Parametric Research of Selective Laser Melting with Aluminum-Silicon Alloy Powders

• Main Authors: Wei-LinSU, 蘇韋霖
• Other Authors: Muh-Rong Wang
• Format: Others
• Language: zh-TW
• Published: 2017
• Online Access: http://ndltd.ncl.edu.tw/handle/h57jqg

碩士 === 國立成功大學 === 航空太空工程學系 === 105 === In recent years, the development of metal additive manufacturing (MAM) has brought an innovative progress. Through the additive manufacturing process, the material will be stacked in layers, it will not be limited by the complexity of molding. Selective Laser Melting (SLM) technology is the key technology for the current metal manufacturing. It uses laser as the processing heat source, making the metal powder melt and rapidly cooling. SLM process presents great potential applications in the fabrication of complex parts with fine microstructure. In this study, AlSi10Mg alloy powder obtained by gas atomization process is used to study the parameters of SLM process. The effects of objective of this research is to investigate process parameters such as laser power, layer thickness, scanning speed and hatching distance on the relative density on the object.
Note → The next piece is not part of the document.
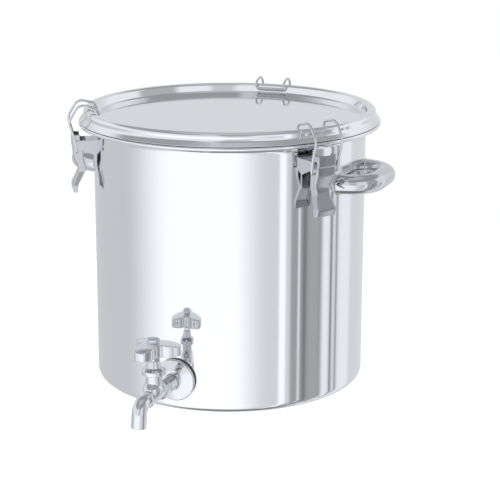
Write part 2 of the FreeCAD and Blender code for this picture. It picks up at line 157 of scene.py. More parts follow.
def rounded(points, bends, steps=8, closed=False, guard=0.3):
    """Samples along straight runs joined by tangent arcs.

    Each arc is centre + cos(t) * out + sin(t) * along, for t from 0 to the corner's turn. Long straight
    runs get a sample close to each end, so that smooth shading stays flat on them.
    """
    corners = np.asarray(points, float)
    count = len(corners)
    track = []
    for i, corner in enumerate(corners):
        if bends[i] == 0 or (not closed and i in (0, count - 1)):
            track.append(corner[None])
            continue
        back = unit(corners[i - 1] - corner)
        onward = unit(corners[(i + 1) % count] - corner)
        half = math.acos(max(-1.0, min(1.0, float(back @ onward)))) / 2
        centre = corner + unit(back + onward) * bends[i] / math.sin(half)
        start = corner + back * bends[i] / math.tan(half)
        t = np.linspace(0, math.pi - 2 * half, steps + 1)[:, None]
        track.append(centre + np.cos(t) * (start - centre) - np.sin(t) * back * bends[i])
    track = np.concatenate(track)
    following = np.roll(track, -1, axis=0)
    if not closed:
        track, last = track[:-1], track[-1:]
        following = following[:-1]
    run = following - track
    length = np.linalg.norm(run, axis=1, keepdims=True)
    keep = (length > 4 * guard)[:, 0]
    direction = run / np.maximum(length, 1e-9)
    near, far = track + direction * guard, following - direction * guard
    samples = np.stack([track, near, far], axis=1)
    mask = np.stack([length[:, 0] > 1e-6, keep, keep], axis=1)
    samples = samples[mask]
    return samples if closed else np.concatenate([samples, last])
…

We then compare the microstructure through the SLM process and mechanical properties before and after heat treatment to determine the appropriate process parameters interval. Results show that the average relative density of the parameters is 96.03%, 99.58%, and 99.15%, with the energy density less than 40 J/mm^3, 40 to 75 J/mm^3, and more than 75 J/mm^3, respectively. Results also show that at the energy density value of 55 J/mm^3, the relative density values are greater than 99.8% and exhibit the optimal stability; therefore, defined as the optimum energy density values. The optimum mechanical properties were measured with this energy density parameter (P = 360 W, t = 0.05 mm, s = 550 mm/s, h = 0.24 mm). Compared with the traditional casting method, SLM helps increase tensile strength by 68%, yield strength by 45%; elongation by 13%, and hardness by 62%. The result demonstrates that the rapid cooling factor under the SLM process produces fine grain refinement to achieve excellent mechanical properties.